Terminal 2 would add 2.4 million TEUs to the port’s annual container cargo handling capacity.

“Between the growth that we expect to see in Vancouver and the growth they expect to see in Prince Rupert, we’re covered till about 2025,” Stewart said.

Greater Vancouver Board of Trade CEO Iain Black raised concerns about container terminal capacity with federal Finance Minister Bill Morneau when the minister was in Vancouver last week. While Morneau has earmarked billions for improving Canada’s trade corridor infrastructure, he’s not in charge of the environmental review process.

And the problem for the Terminal 2 project is that it calls for new land to be created in a subtidal zone. That idea is going over with environmentalists about as well as one might expect.

Among the 702 Terminal 2 responses the CEAA has received from First Nations, individuals, environmental groups and various agencies – both Canadian and American – is one from Ecojustice.

It says the current CEAA scoping has the same flaw that resulted in the Trans Mountain expansion project being quashed by the Federal Court of Appeal: it doesn’t include marine impacts from increased vessel traffic.

The CEAA’s communications department insists that’s not the case. In an email to Business in Vancouver, it said the environment minister has directed that the review panel “must take into account the environmental effects of marine shipping associated with the project beyond the care and control of the proponent and within the 12 nautical mile limit of Canada’s territorial sea.”

In addition to a terminal capacity squeeze, ports face rail constraints.
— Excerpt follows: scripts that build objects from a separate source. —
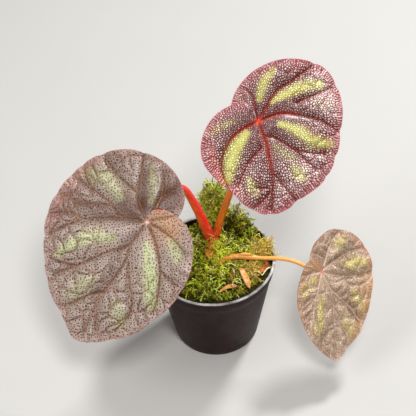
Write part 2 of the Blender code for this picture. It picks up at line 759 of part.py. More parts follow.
def shade_round_pieces(parts):
    for obj in parts.objects:
        obj.data.shade_smooth()
        obj.data.set_sharp_from_angle(angle=math.radians(40))


def main():
    clear_scene()
    parts = new_collection(PART_NAME)
    cutters = new_collection("cutters")
    build_pot(parts, cutters)
    build_medium(parts)
    rhizome_clearances = build_rhizome(parts, cutters)
    stalk_clearances = build_petioles(parts, cutters, rhizome_clearances)
    scale_clearances = build_scales(parts, cutters)
    build_moss(parts, rhizome_clearances + stalk_clearances + scale_clearances)
    for name, leaf in LEAVES.items():
        build_leaf(name, leaf, parts)
    shade_round_pieces(parts)


main()
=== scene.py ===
import math
import random

import bmesh
import bpy
import numpy as np
from mathutils import Matrix, Vector, noise


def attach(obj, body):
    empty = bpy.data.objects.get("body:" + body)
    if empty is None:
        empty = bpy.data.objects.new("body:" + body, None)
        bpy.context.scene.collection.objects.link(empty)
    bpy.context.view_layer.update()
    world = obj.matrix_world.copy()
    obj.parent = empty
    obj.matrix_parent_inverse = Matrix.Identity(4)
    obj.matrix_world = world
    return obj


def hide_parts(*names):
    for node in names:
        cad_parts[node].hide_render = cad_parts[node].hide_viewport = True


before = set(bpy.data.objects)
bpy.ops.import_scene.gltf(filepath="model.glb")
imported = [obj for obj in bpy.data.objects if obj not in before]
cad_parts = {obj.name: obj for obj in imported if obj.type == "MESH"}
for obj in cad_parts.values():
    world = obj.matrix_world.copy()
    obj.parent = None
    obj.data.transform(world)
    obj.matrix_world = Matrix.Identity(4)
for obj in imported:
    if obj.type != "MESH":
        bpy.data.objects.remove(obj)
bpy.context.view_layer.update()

# Potted begonia. The dictionaries give lengths in mm, angles in degrees and colours from 0 to 255.
mm = 0.001
goldenTurn = math.pi * (3.0 - math.sqrt(5.0))
root = "root"


# Small helpers for curves and points

def catmullRom(before, start, end, after, share):
    square = share * share
    cube = square * share
    return 0.5 * (2 * start + (end - before) * share
                  + (2 * before - 5 * start + 4 * end - after) * square
                  + (3 * start - before - 3 * end + after) * cube)


def denseCurve(points, steps):
    # a smooth curve through the points, with steps to each span
    padded = [points[0], *points, points[-1]]
    curve = []
    for k in range(len(points) - 1):
        span = padded[k:k + 4]
        for step in range(steps):
            curve.append(tuple(catmullRom(*values, step / steps) for values in zip(*span)))
    curve.append(tuple(points[-1]))
    return curve


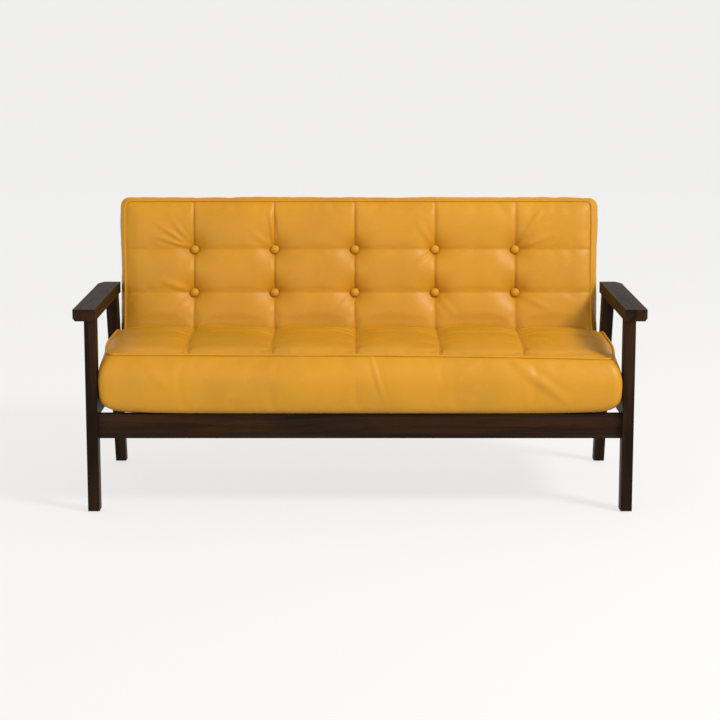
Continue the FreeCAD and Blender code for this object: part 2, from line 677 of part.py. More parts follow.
def button(x, along):
    """A covered button: a straight rim under a low dome, its back face where it meets the dimple."""
    radius = BUTTON_DIAMETER / 2
    dome = BUTTON_HEIGHT - BUTTON_RIM
    ball_radius = (radius ** 2 + dome ** 2) / (2 * dome)
    back = button_back()
    ball = Part.makeSphere(ball_radius, Vec(x, back - BUTTON_HEIGHT + ball_radius, along))
    blank = rod((x, back, along), (0, -1, 0), BUTTON_HEIGHT * 2, BUTTON_DIAMETER)
    return placed_on_back(blank.common(ball))


def anchors():
    discs = []
    for x, along in tuft_places:
        disc = rod((x, frame_front, along), (0, 1, 0), ANCHOR_THICKNESS, ANCHOR_DIAMETER)
        hole = rod((x, frame_front, along), (0, 1, 0), ANCHOR_THICKNESS, TWINE + 2 * GLUE_GAP)
        discs.append(placed_on_back(disc.cut(hole)))
    return discs


# ---- every piece, by name -------------------------------------------------------------------------
def both_sides(name, shape):
    return {f"{name}_right": [shape], f"{name}_left": [mirrored(shape)]}


def wooden_frame():
    pieces = {}
    for name, shape in (("front_leg", front_leg()), ("rear_leg", rear_leg()),
                        ("armrest", armrest()), ("side_rail", side_rail())):
        pieces.update(both_sides(name, shape))
    pieces["front_rail"] = [cross_rail(FRONT_RAIL_SETBACK)]
    pieces["rear_rail"] = [rear_rail()]
    pieces["centre_stretcher"] = [stretcher()]
    pieces["front_cleats"] = cleats(front_rail_back)
    pieces["rear_cleats"] = cleats(rear_rail_front - CLEAT)
    for number, middle in enumerate(slat_centres, 1):
        pieces[f"seat_slat_{number}"] = [slat(middle)]
    pieces["rail_bolts"] = rail_bolts()
    pieces["barrel_nuts"] = barrel_nuts()
    pieces["dowels"] = dowels()
    pieces["slat_screws"] = slat_screws()
    pieces["cleat_screws"] = cleat_screws()
    pieces["foot_glides"] = glides()
    return pieces


def seat_cushion():
    outer, inner = seat_form(0), seat_form(COVER)
    return {"seat_foam": [inner], "seat_cover": [outer.cut(inner)],
            "seat_piping": [seat_piping()], "seat_zip": [seat_zip()]}


def back_panel():
    outer, inner = back_form(0), back_form(COVER)
    top_inside = back_top - COVER
    pieces = both_sides("back_stile", back_stile(inner))
    pieces["back_top_rail"] = [back_rail(inner, (top_inside - BACK_RAIL_HEIGHT, top_inside))]
    pieces["back_bottom_rail"] = [back_rail(inner, (-BACK_FRAME_DEPTH, BACK_RAIL_HEIGHT))]
    for number, strut in enumerate(back_struts(), 1):
        pieces[f"back_strut_{number}"] = [strut]
    pieces["back_board"] = [back_board(inner)]
    pieces["back_foam"] = [back_foam(inner)]
    pieces["back_cover"] = [back_cover(outer, inner)]
    pieces["back_rear_cover"] = [rear_cover(outer)]
    pieces["back_piping"] = [back_piping(outer)]
    pieces["tufting_buttons"] = [button(x, along) for x, along in tuft_places]
    pieces["tufting_twine"] = twine_rods(TWINE, button_back(), frame_front + ANCHOR_THICKNESS)
    pieces["tufting_anchors"] = anchors()
    pieces["back_bolts"] = back_bolts()
    pieces["back_inserts"] = back_inserts()
    pieces["back_spacers"] = back_spacers()
    pieces["back_base_bolts"] = base_bolts()
    return pieces


def main():
    os.makedirs("parts", exist_ok=True)
    pieces = {**wooden_frame(), **seat_cushion(), **back_panel()}
    whole = Part.makeCompound([shape for group in pieces.values() for shape in group])
    bounds = whole.optimalBoundingBox(False)
    to_middle = Vec(0, -(bounds.YMin + bounds.YMax) / 2, 0)
    for name, group in pieces.items():
        shape = group[0] if len(group) == 1 else Part.makeCompound(group)
        shape = shape.copy()
        shape.translate(to_middle)
        shape.exportStep(f"parts/{name}.step")
        solids = len(shape.Solids)
        if solids != len(group) or not shape.isValid():
            print(f"{name}: {solids} solids for {len(group)} pieces, valid {shape.isValid()}")
    print(f"{len(pieces)} nodes; overall {bounds.XLength:.1f} x {bounds.YLength:.1f} x {bounds.ZLength:.1f}"
          f" mm; moved {to_middle.y:.2f} mm in Y")


main()
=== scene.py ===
import math

import bmesh
import bpy
from bpy.props import FloatProperty, FloatVectorProperty, IntProperty, PointerProperty
from mathutils import Matrix, Vector, noise
from mathutils.bvhtree import BVHTree


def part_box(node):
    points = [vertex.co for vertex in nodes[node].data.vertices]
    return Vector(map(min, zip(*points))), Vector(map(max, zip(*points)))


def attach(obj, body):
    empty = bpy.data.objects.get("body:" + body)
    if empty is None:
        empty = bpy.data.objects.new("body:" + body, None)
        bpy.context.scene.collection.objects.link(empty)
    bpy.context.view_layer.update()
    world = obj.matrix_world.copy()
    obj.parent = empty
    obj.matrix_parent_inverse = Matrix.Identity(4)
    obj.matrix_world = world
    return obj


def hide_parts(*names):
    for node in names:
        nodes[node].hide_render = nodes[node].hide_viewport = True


# A three-seat sofa with a dark wooden frame and mustard leather upholstery. The wooden and metal
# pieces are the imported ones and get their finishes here; the cushions, piping, buttons and
# stitching are made here. Metres; +X right as seen from the front, +Y to the back, +Z up.

bl_info = {
    "name": "Wooden-leg sofa",
    "version": (1, 0, 0),
    "blender": (4, 5, 0),
    "location": "View3D > Sidebar > Sofa",
    "description": "Upholsters and finishes a three-seat sofa on its wooden frame",
    "category": "Object",
}

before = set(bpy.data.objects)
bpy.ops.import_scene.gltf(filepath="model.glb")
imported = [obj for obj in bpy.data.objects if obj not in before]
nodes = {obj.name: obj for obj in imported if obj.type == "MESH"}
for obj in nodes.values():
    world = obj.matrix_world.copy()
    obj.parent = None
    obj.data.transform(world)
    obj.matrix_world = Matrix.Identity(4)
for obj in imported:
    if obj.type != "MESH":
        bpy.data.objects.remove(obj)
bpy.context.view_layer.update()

# ---- places that come from the frame ----------------------------------------------------------
SEAT_LOW, SEAT_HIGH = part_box("seat_cover")
BACK_LOW, BACK_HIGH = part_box("back_cover")
REAR_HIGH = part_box("back_rear_cover")[1]
RAIL_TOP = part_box("front_rail")[1].z
RECLINE = math.radians(12)
CROWN = 0.015                 # puff of the back in front of its piping
BACK_FOOT = BACK_LOW.y + CROWN / math.cos(RECLINE)
BACK_DEPTH = 0.1100           # from the back's piping to its rear panel
BACK_SEAM = (0.857 - RAIL_TOP) / math.cos(RECLINE)
SEAT_SEAM_Z = 0.4640
SEAT_SEAM_FRONT = SEAT_LOW.y + 0.0365
BACK_PIPING_HALF = 0.741      # half the width over the back's piping, which sits a little to the left
BACK_PIPING_SHIFT = -0.006
REAR_LEG_RISE = 0.57          # of a rear leg, from the floor to the armrest
REAR_LEG_RUN = 0.151          # how far its middle leans forward over that rise
BUTTON_SEAT = 0.0098          # a button's middle behind the plane of the piping
SEAT_BACK_CLEAR = 0.0015      # spare room for the piping between the seat and the back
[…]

Canada’s two railways already struggle at times to move grain, lumber, oil and other Canadian commodities when faced with spikes in volume, especially during harsh Canadian weather.

“Other commodities are also increasing in volume, so we’re really getting to a point where rail capacity is becoming an issue,” Gee said. “Without a pipeline, we’re seeing more demand for tank cars to move, so they’re increasing their demands on the railway as well. Canada’s agenda right now is greater trade diversification, so we need to ensure that we have the infrastructure in place to make it happen.”